Per cercare di catturare il sentimento del periodo storico avevo l’impressione che la ricostruzione, per quanto fosse rigogliosa, avesse sempre un lato un po’ artificiale. Mi sono detto che per donare questa sensazione che ha ispirato il periodo storico ci fosse bisogno di passare da una combinazione di diverse forme di immagini. Dunque abbiamo girato con diversi supporti, la maggior parte sono archivi di anonimi, non sono cose conosciute a parte le immagini dell’elezione. Sono immagini che abbiamo trovato in maniera casuale, all’Institut National de l’Audiovisuel, in Francia. Ma ci sono anche molte cose che abbiamo filmato noi con una piccola macchina da presa, una Bolex, che è una macchina meccanica con cui si gira a mano, che rende l’impressione che siano immagini d’archivio. Dunque la coabitazione di questi diversi formati dona quest’eco, questa sensazione dell’epoca molto più che una ricostruzione.

In una scena del film i figli di Elisabeth vanno al cinema e compare sullo sfondo la locandina di Le notti della luna piena di Rohmer. Ci sono poi altri riferimenti cinematografici ad esempio a Rivette. Perché hai scelto di citare proprio questo film e che importanza hanno avuto questi due registi per il tuo lavoro?

Ho scelto questi film di Rohmer e Rivette più in relazione all’attrice Pascal Ogier, che recita in entrambi. C’era questa figura che si mimetizza come Talulah, questa giovane ragazza emarginata. Quindi non è un vero e proprio omaggio a Rohmer e a Rivette, volevo più che altro ricreare un rapporto a specchio tra i film. Ma è vero che adoro Rohmer, è un cineasta che amo enormemente, che ha contato molto perché è riconoscibile, nelle musiche, nel modo di riprendere, aveva una sensibilità e un linguaggio molto particolari. Ha inventato un modo di parlare che si riconosce subito, che può risultare prezioso ma può anche essere un po’ respingente per qualcuno. C’è una forma di grande semplicità nella sua maniera di girare, nella psicologia dei personaggi, la loro solitudine e trovo tutto questo molto affascinante e d’ispirazione.

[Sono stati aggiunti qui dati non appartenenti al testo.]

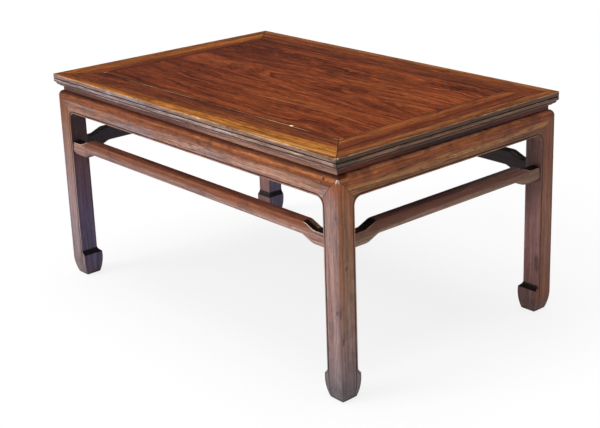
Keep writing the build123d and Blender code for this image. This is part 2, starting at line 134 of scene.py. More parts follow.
# %% A web of nodes
class Web:
    """The nodes of a material, or of the world."""

    def __init__(self, name, owner=None):
        self.owner = owner or bpy.data.materials.new(name)
        self.owner.use_nodes = True
        self.tree = self.owner.node_tree
        self.tree.nodes.clear()

    def node(self, kind, settings, *values, output=0, **named):
        """Adds a node: its settings first, then the values or wires of its sockets."""
        node = self.tree.nodes.new(kind)
        for key, value in settings.items():
            if key == "stops":
                self.set_stops(node.color_ramp, value)
            else:
                setattr(node, key, value)
        named_sockets = [(key.replace("_", " "), value) for key, value in named.items()]
        for key, value in list(enumerate(values)) + named_sockets:
            self.feed(node.inputs[key], value)
        return Wire(self, node.outputs[output]) if node.outputs else None

    def feed(self, socket, value):
        """Links a wire to a socket, or writes a value in it."""
        if isinstance(value, Wire):
            self.tree.links.new(value.socket, socket)
        else:
            socket.default_value = value

    def set_stops(self, ramp, stops):
        """Stops are a position from 0 to 1 and a colour."""
        while len(ramp.elements) < len(stops):
            ramp.elements.new(1.0)
        for element, (position, colour) in zip(ramp.elements, stops):
            element.position = position
            element.color = (*colour, 1.0)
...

L’impressione che si ha guardando i tuoi film è che il vero punto di vista, quello più attivo e partecipe degli eventi sia sempre quello dei giovani, in questo sono i figli di Elisabeth, ma anche la stessa Talulah, che rappresenta un momento di rottura, di cambiamento, anche se è solo un’adolescente. Ma penso anche ad Amanda in Quel giorno d’estate. Cosa ne pensi?

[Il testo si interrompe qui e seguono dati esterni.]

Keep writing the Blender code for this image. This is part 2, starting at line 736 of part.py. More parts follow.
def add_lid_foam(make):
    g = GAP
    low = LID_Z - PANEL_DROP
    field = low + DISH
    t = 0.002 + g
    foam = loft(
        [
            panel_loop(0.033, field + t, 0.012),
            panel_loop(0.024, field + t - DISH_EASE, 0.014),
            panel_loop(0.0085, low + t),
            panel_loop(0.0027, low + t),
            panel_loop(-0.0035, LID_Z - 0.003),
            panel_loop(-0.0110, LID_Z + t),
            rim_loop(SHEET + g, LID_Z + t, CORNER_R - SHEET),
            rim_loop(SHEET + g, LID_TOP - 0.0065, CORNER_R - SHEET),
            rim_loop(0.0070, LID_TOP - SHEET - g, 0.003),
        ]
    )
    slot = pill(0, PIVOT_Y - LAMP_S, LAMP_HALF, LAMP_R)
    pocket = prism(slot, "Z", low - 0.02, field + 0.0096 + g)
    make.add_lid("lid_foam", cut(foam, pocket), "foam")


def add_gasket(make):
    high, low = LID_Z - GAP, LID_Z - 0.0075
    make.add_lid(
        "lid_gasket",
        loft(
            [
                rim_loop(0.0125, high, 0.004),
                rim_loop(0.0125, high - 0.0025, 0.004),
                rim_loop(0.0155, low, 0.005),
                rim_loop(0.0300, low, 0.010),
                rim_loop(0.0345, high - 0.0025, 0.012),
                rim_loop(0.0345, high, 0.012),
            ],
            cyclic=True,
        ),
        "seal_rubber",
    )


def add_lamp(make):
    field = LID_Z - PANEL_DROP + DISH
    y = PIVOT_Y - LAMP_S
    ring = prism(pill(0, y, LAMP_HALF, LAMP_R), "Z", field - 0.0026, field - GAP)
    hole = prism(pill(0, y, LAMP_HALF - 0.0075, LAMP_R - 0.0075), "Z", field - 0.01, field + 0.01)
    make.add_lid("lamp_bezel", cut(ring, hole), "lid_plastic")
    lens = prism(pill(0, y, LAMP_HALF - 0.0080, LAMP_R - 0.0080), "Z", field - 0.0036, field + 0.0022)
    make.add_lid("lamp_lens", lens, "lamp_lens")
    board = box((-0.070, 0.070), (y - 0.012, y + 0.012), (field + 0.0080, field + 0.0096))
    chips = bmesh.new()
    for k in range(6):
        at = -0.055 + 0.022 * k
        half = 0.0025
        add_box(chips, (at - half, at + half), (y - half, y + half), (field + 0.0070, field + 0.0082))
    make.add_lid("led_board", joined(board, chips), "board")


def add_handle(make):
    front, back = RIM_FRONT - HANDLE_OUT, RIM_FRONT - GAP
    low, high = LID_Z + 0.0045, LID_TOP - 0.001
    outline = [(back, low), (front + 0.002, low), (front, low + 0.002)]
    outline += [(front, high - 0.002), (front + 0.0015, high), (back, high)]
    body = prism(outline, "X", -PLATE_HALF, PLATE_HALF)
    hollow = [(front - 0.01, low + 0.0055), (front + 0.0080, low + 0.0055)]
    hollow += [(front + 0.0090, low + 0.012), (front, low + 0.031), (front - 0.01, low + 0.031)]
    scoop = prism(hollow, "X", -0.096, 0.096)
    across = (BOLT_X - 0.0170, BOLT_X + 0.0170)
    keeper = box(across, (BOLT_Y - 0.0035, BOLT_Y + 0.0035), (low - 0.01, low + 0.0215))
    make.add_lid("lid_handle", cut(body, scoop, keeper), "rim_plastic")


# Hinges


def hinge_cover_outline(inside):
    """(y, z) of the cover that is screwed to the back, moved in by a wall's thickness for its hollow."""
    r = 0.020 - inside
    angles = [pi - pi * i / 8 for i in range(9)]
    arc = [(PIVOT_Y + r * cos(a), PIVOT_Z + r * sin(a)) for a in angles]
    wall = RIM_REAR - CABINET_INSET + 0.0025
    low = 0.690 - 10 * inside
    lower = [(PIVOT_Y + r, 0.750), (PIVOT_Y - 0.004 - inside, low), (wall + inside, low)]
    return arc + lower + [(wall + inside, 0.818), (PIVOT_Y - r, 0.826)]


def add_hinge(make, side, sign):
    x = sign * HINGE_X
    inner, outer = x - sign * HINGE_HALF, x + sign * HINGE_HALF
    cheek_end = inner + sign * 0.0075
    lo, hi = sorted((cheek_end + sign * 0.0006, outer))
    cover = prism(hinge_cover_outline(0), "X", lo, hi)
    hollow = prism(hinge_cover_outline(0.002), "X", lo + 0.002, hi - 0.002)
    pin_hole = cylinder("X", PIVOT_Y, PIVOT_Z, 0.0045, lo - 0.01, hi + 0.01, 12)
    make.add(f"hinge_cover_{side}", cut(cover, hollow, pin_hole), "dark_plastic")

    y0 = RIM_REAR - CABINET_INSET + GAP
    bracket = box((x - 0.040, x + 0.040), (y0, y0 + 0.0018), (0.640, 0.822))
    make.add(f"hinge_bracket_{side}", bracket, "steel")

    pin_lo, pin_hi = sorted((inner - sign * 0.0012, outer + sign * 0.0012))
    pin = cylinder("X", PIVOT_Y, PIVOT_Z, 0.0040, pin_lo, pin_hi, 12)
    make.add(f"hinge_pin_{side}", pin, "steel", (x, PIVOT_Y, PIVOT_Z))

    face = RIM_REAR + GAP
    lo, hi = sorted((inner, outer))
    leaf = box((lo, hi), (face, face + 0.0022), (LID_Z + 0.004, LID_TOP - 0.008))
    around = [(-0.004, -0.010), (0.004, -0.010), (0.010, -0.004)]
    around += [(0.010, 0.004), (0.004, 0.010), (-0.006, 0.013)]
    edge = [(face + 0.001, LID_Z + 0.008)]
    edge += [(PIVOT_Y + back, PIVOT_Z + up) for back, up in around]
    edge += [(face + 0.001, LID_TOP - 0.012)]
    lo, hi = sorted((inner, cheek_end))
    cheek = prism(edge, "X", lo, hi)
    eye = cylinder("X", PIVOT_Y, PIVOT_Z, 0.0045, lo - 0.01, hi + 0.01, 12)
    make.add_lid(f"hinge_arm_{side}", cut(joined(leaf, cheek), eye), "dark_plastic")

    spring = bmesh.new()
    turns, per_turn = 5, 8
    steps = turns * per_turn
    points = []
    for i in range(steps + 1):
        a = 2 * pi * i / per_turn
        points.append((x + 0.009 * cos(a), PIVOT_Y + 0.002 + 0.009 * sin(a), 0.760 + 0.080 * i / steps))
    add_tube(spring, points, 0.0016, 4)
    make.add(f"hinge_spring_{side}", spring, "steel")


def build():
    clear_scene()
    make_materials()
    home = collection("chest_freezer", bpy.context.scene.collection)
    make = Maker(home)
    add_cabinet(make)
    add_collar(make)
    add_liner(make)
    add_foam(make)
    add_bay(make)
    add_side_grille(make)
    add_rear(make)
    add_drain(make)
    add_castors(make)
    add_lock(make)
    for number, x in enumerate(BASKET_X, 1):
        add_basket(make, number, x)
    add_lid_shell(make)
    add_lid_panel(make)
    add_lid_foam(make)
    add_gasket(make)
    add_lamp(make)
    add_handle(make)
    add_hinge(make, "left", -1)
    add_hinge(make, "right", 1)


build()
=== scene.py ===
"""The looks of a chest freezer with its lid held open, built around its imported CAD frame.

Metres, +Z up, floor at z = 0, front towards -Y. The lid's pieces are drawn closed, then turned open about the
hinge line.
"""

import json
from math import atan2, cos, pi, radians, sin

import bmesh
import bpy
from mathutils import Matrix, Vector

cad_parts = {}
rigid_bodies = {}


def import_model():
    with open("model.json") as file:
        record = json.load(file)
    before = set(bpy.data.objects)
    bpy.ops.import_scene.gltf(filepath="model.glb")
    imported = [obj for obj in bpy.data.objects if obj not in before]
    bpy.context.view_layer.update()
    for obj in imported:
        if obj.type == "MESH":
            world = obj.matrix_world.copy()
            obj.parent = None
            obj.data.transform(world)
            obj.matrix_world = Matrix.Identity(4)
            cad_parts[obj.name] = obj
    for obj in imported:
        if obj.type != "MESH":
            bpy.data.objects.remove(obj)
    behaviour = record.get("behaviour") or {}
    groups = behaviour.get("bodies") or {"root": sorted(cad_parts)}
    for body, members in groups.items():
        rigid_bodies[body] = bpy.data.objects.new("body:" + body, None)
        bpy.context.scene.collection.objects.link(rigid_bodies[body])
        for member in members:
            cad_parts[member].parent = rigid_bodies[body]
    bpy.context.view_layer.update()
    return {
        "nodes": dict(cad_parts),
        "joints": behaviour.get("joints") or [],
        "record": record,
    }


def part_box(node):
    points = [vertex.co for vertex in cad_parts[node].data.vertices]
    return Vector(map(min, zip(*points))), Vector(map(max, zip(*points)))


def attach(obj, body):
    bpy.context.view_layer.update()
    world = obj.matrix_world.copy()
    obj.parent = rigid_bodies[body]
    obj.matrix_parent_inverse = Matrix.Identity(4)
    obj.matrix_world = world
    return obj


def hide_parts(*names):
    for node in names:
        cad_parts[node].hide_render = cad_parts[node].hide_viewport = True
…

Molto spesso ci sono più generazioni nei miei film, ci sono dei genitori, degli adolescenti, dei bambini. Sono film più corali, quindi è vero che c’è una sovrapposizione dei punti di vista, ma non lo faccio in maniera teorica, è la storia che mette in scena dei personaggi di età differenti, che hanno il loro modo d’essere, di parlare, di incarnare qualcosa. Il fatto che possano testimoniare qualcosa è un risultato a cui arrivo in maniera molto intuitiva. Ho sempre un po’ di problemi coi film che si rivendicano politici, cioè che sono politici perché sono saturi di un discorso politico, perché hanno un messaggio formulato secondo un mood politico. Dunque in questo effettivamente il mio non è un film politico, né per Elisabeth né per i ragazzi. Ma la politica può ritrovarsi in maniere differenti, per esempio il personaggio di Elisabeth può essere considerato come una donna militante, nella maniera che ha di emanciparsi, nella maniera che ha di porsi davanti ai suoi figli, la generosità che mostra accogliendo Talulah, nel suo senso della casa e della famiglia. Per me tutto questo è politico. Non è un discorso politico, ma è qualcosa di fondamentalmente politico.